RockefellerArchiveCenter/zorya

S3ObjectFinder.list_to_download is returning a list that includes objects already in the database

Closed this issue · 5 comments

In routines.py, S3ObjectFinder().list_to_download() should return a list that does not include any bags that are currently saved to the database. However, it is returning a list that includes some bags that have been saved to the database.

In my our bucket linked to development Zorya, there are 3 bags. All 3 bags have the same name as bags saved in the database, so list_to_download should return an empty array. However, it's returning an array with one of the bags.

The files_in_bucket are ['4977307ee0f2493d984484cdb30dbb2b.tar', 'f70e24901427497b8caed6c4d234e7db.tar', 'f7254e2aadc14c849bd6edde66d92307.tar']. The return of list_to_download is ['f70e24901427497b8caed6c4d234e7db.tar']. If I run Bag.objects.filter(original_bag_name__contains='f70e24901427497b8caed6c4d234e7db.tar').exists() outside of this function in the Django shell, it returns True (as it should).

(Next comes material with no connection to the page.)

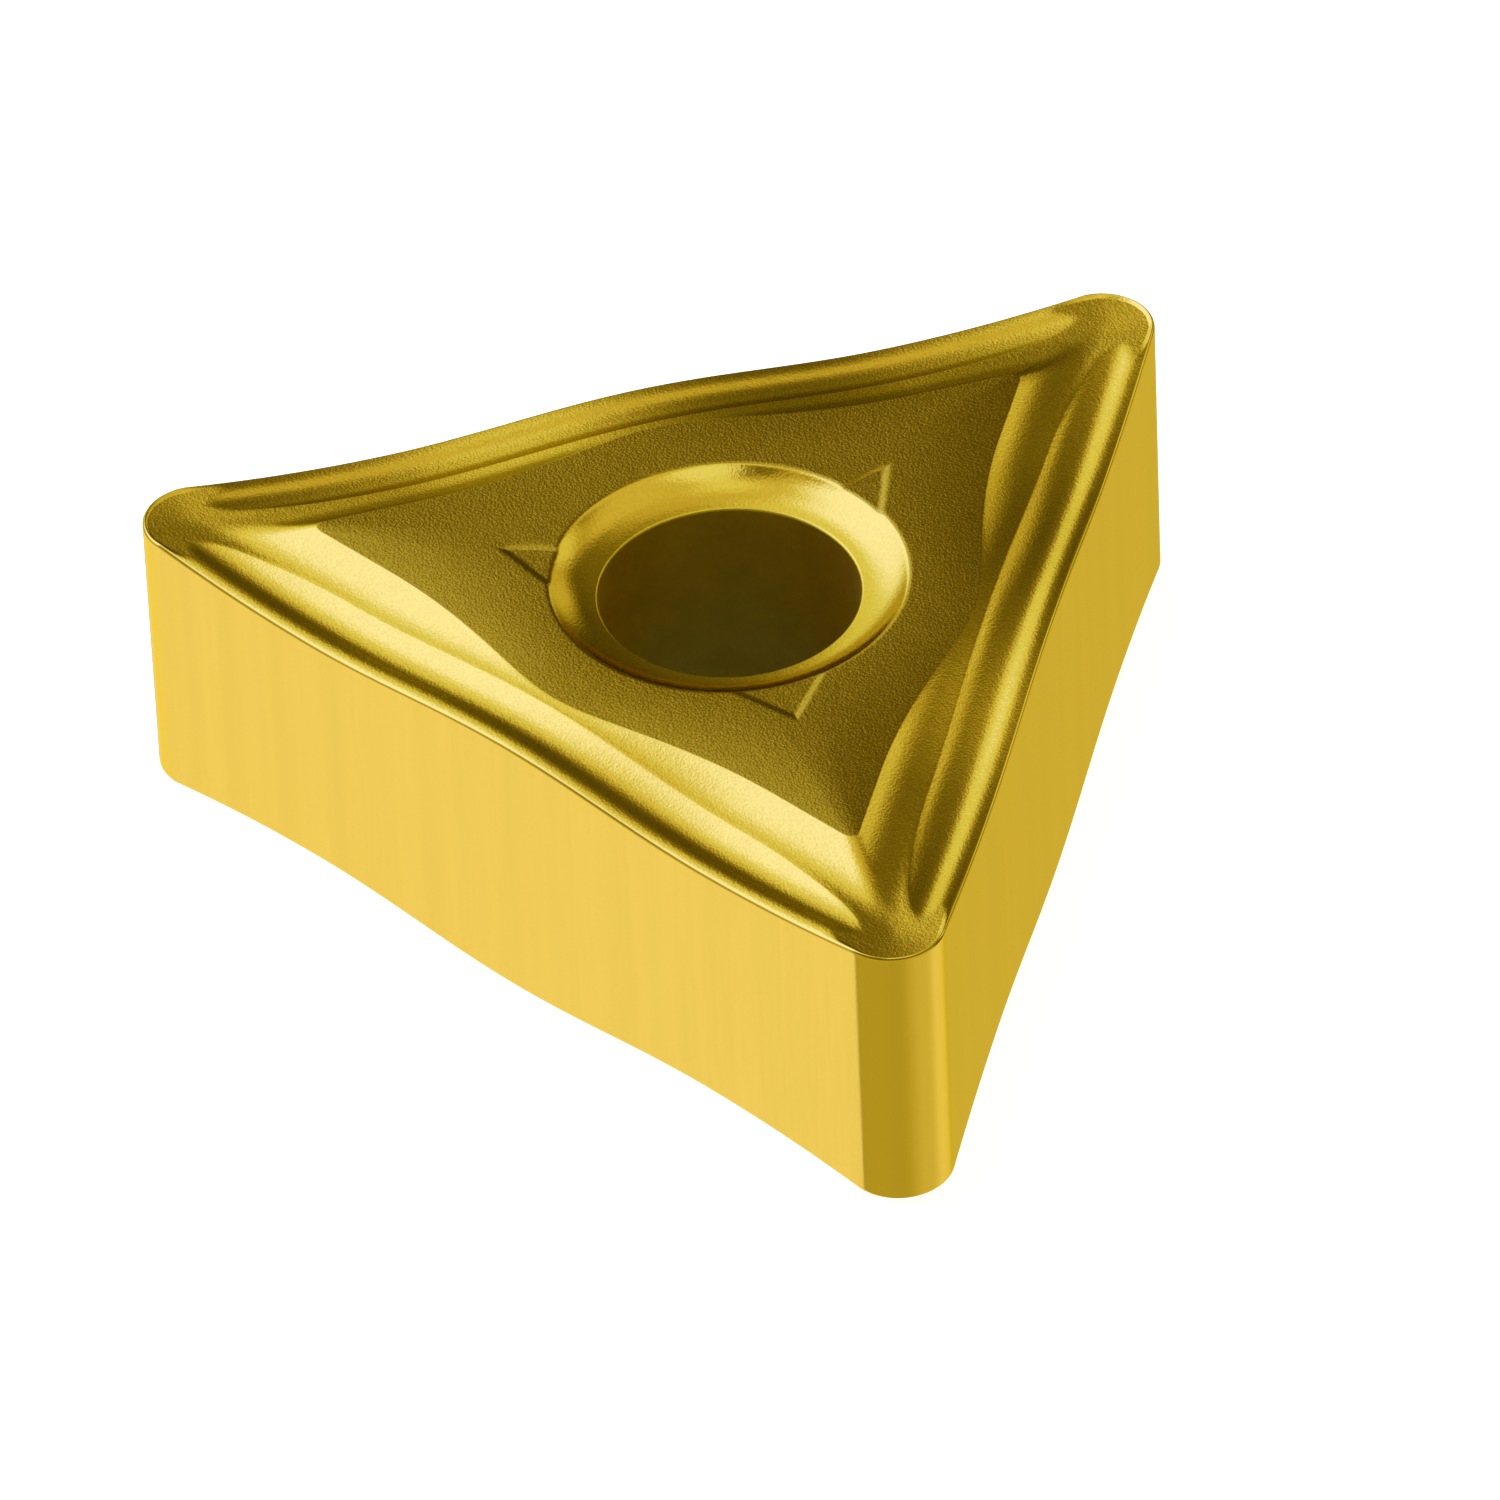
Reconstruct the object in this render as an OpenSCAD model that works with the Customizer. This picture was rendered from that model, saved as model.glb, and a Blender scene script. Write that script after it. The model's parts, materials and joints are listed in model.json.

I'm not sure what is happening?

@bonniegee I think this might be because if you have an if/elif when I think what you want is really multiple if statements. I suspect what's happening is the first if is getting triggered so the elif is never executed.

Also, looking at this after a minute, I think that line 46 should use the exists method: Bag.objects.filter(original_bag_name=join(self.src_dir, filename)).exists()

Thanks @helrond -- I'll try if/if.

I'm not sure where I should add the exists method--line 46 is a docstring and line 52 is Bag.objects.filter(original_bag_name__contains=filename).exists().

If/if is returning the same list 😕

Oops I was looking at an older version of the code.

I don't know why yet, but your for loop is only getting executed twice, when really it should be executed three times. I'm not sure if the remove is affecting the iterator. I would suggest just turning lines 49-54 into a one-liner:
[filename for filename in files_in_bucket if not expected_file_name(filename) and Bag.objects.filter(original_bag_name__contains=filename).exists()]

There's probably a more elegant way to write that condition at the end using bool or all.